I have been reading the book "before getting you puppy" and I was wondering if you could explain in other words what long-term and short-term confinement means (the books talks about it many times but it only explains what it is for.)

I think i know what it means but since my first language is not English but Italian I am just looking for another description thank you so much!

I am also moving this conversation to the training section 

Love

B


----------



## lily cd re (Jul 23, 2012)

I saw your post about this in your intro thread and replied there first.


----------



## milliesmom (Dec 15, 2012)

Bea22- I believe they are talking about when you have to leave your puppy to go to work or buy groceries, basically anytime you leave the house.

Short term confinement would probably be if you are leaving your puppy for 2-3 hours or less, you would confine them to a crate that is only big enough for them to stand up, turn around, and lay down(a dog doesnt like sitting in its pee).
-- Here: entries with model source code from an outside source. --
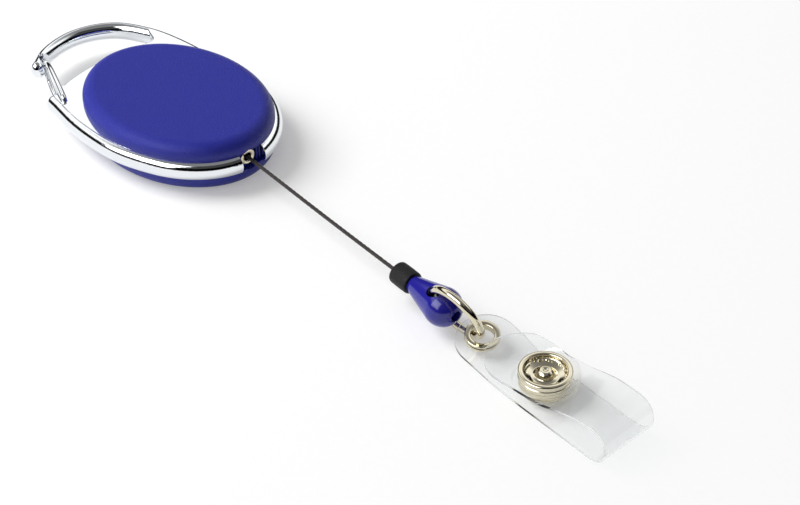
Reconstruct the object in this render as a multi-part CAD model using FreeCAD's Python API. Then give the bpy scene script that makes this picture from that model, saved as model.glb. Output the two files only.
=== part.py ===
"""Retractable badge reel with a carabiner hook, its pull cord, and a snap strap on a jump ring.

Lengths are millimetres and angles degrees.
Row frame: the origin is on the spool's axis, at the flat back face that the reel lies on.
+X runs from the spool to the mouth that the cord leaves by, and +Z points out of the front cover.
"""
import FreeCAD, Part
import math
import os

V = FreeCAD.Vector
X_AXIS = V(1, 0, 0)
Y_AXIS = V(0, 1, 0)
Z_AXIS = V(0, 0, 1)

# ---------------------------------------------------------------- driving dimensions
# Covers: two oval shells, one on each face of the frame.
COVER_A = 24.7               # half length of the oval
COVER_B = 18.7               # half width of the oval
COVER_WALL = 1.2
FRONT_HEIGHT = 3.55          # front cover above the frame
BACK_HEIGHT = 3.55           # back cover below the frame
FRONT_SHOULDER = 3.1         # rounding of the front cover's edge
BACK_SHOULDER = 2.6
LIP_HEIGHT = 1.0             # locating lip that enters the frame's window
LIP_WALL = 0.9
LEDGE = 0.6                  # height of the step that carries each lip
LEDGE_INSET = 0.4
FIT_GAP = 0.1                # clearance of the lips and the guide in the frame

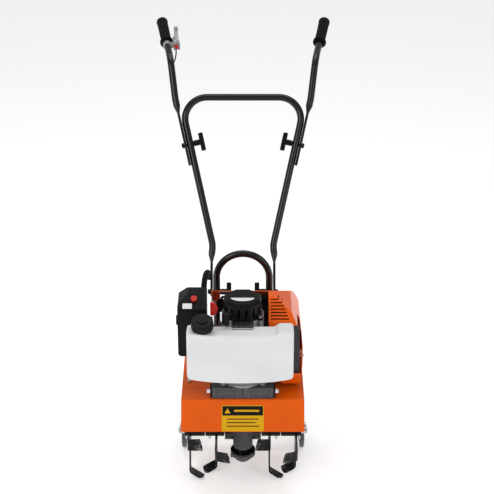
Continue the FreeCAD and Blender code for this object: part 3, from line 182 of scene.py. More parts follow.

A puppy can typically hold their bladder one hour for every month plus one more. So if your puppy is two months, you shouldn't leave it for more than three hours at a time. You should also cater to your puppy, since they have very little control over their bladder...if your puppy seems to only be able to hold it for two hours...dont make them hold it longer just because that is what the book says. What size poodle will you be bringing home? In my experience it was easier for my larger dogs to hold it. 

Long term confinement would be if you have to leave your puppy for more than the time they can hold it. If you have to leave your puppy for longer than 3 hours at first, you should put them in a puppy playpet with their crate open in the playpen, and then set out puppy pads for them.
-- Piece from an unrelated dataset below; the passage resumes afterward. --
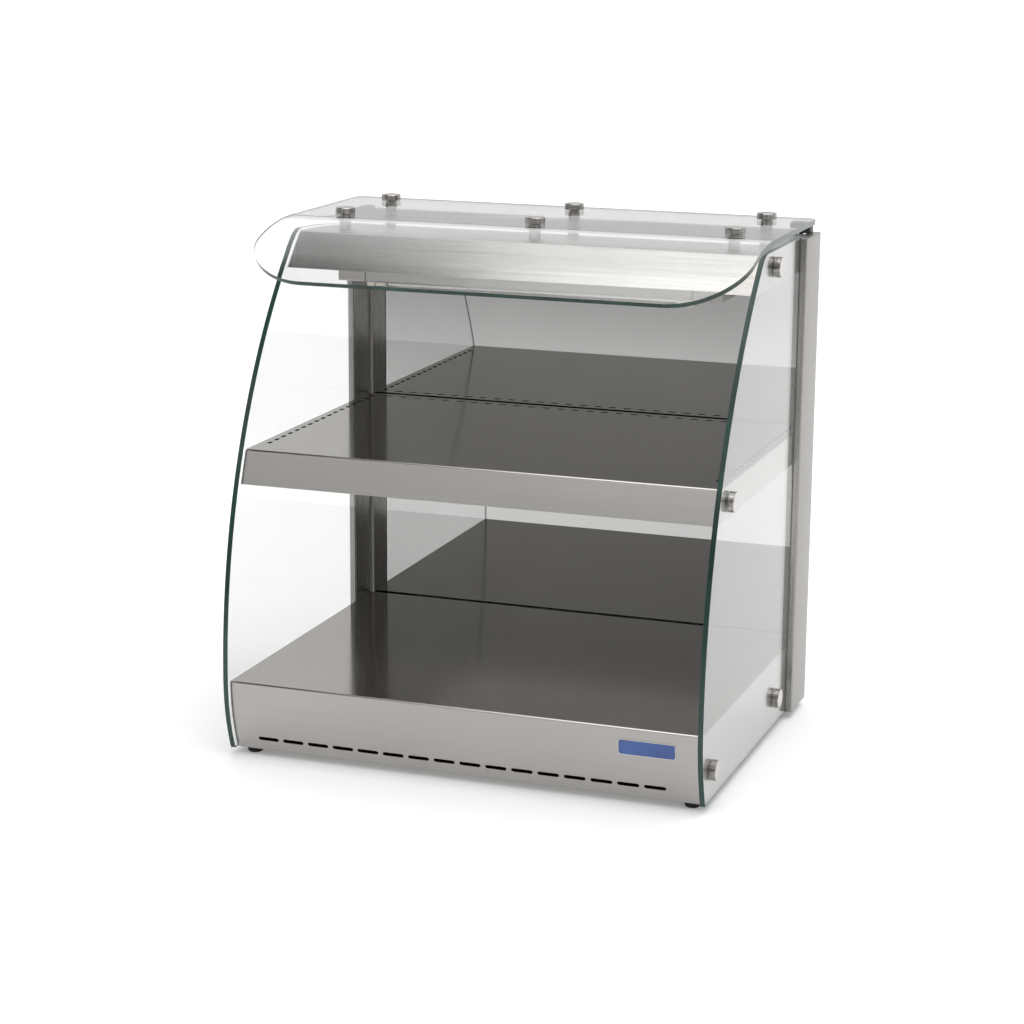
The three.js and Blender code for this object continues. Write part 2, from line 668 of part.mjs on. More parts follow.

My suggestion, if you are able, is to never use the long term confinement. My husband and I made sure our SPOO was never alone for more than three hours when we first got her. As she got older we could leave her longer and now she is comfortable waiting 6 hours(she is 4 months). She never has accidents in our house anymore either(not since she was 12 weeks). I believe that if you use long term confinement your dog will learn that going in the house is ok. We were able to housebreak our puppy much faster by making sure she was out of her crate and in her spot in the yard for a potty break every three hours. We even set alarms the first month we had her and made sure she went out every three hours during the night. She is now able to hold it all night as long as we pick up her water by 8pm and make sure she has a break before we go to bed around 10-11pm. 

Sorry if I gave you more information than you wanted!


----------